I've been up the highest mountain they've got which
is only 2173m but there are dozens more only slightly lower. All very pleasant rather than spectacular, but almost every day I come across
another fabulous road, and think I must have died and gone to heaven. Then it dawns on me that if I was in heaven
the beer would be better. You can't
have everything I suppose.
Rallies here are just like over there. There's a choice of basic, traditional, bring your own everything types or all singing, all dancing
wet T shirt, donut comp., burn-out comp., rock concert types, or anything in between.

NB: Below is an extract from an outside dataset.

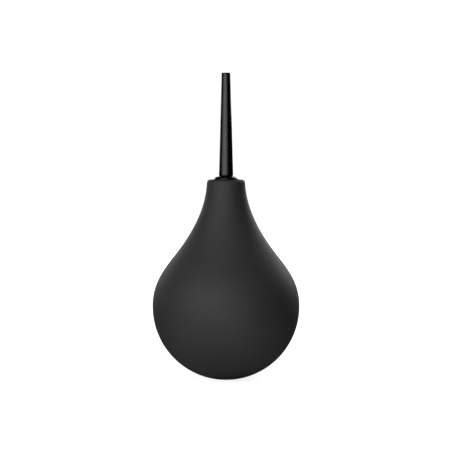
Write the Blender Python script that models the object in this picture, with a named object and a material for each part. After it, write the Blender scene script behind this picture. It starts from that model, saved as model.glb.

I've been to both types so far and found out about lots more. I've got one planned every weekend
into mid-March so far, roughly heading clockwise round the south-east, with two
in Tasmania late February. Also lots of
invitations to stay with people. Last
Sunday night I was sitting around a camp fire, one of many, everybody lights
their own to cook on at the Confusion Rally, talking to a couple from
Melbourne, when John Sargent's name cropped
up. So I said I knew him and did they
know where he lived? Not only that, but
they said two of his friends went out for a meal with them a couple of years
ago when they were out here on holiday.
Somebody called Graham Butler and his friend Mitch. Even smaller world.
It's now Thursday morning, Feb 4th and I'm finishing
this in the hammock under a shelter on a council campsite,
by yet another river in beautiful hills in the next valley to where last
weekend's rally was. By the direct
route it's only 100 miles from there to the rally this coming weekend, but I'll
be pushing it to get there on time.
There are too many nice places to go, rivers to jump in - the last few
days it's been hovering around 100F - small
out-of-the-way pubs to investigate. All
jolly good stuff. Remember when you
could find a rural basic pub in England that needed the business and welcomed bike rallies? There's hundreds over here.
Bare floorboards and walls, good basic food, quite often their
own free campsite by the river. I may be here some time.
If you like to do your touring from one hotel to the next, I've no idea what
Australia is like, but it suits what I like.
Mind you, I'm still learning. Apparently a lot of perfectly healthy looking trees are
rotting from the inside, and tend to go horizontal in the middle of the night
when you least expect it. Big buggers too. Last Monday evening I was camped in the
woods with lots of thunderclouds building.
I heard a roaring noise like an
avalanche or tidal wave (not that I've ever heard one of those) but there
was no sign of anything, no wind, nothing.
For a few minutes it got loader and closer, but I had no idea what it
was. Suddenly it hit. The trees went
wild and started falling. The edge of
the rainstorm was like a waterfall moving closer. I've seen some weather but never been scared like this. There was a solidly built dunny (bog) so I
hid in there where, I could watch what was
falling and where it was heading. After
half an hour, just normal rain and no wind. I now camp under young trees for shade, out of falling distance of the old big ones wherever
possible.
This letter didn't get finished. I'm now camped up again in an old gold
mining valley. Great winding, narrow,
gravel track through the hills, but today the weather changed. Positively cool, although still T-shirt and shorts. I've actually lit a
campfire myself this evening, and the tent, the bike, the
hammock and of course me are all under a wooden shelter. So it doesn't matter
whether it's pissing with rain or hot sun in the morning, I'm sorted. This area actually
reminds me of a hotter Yucon, same smells and sounds, but no bears. No great loss when you're camping alone in
the woods.
Oh well, on to the next rally tomorrow, then a few more in this south east corner. After that I
suppose I'd better start drifting west.
There's a whole lot of desert out there that needs
living in for a while. Got to get up to put more wood on the fire.
All the best my little koala. (Actually you look more like a possum.)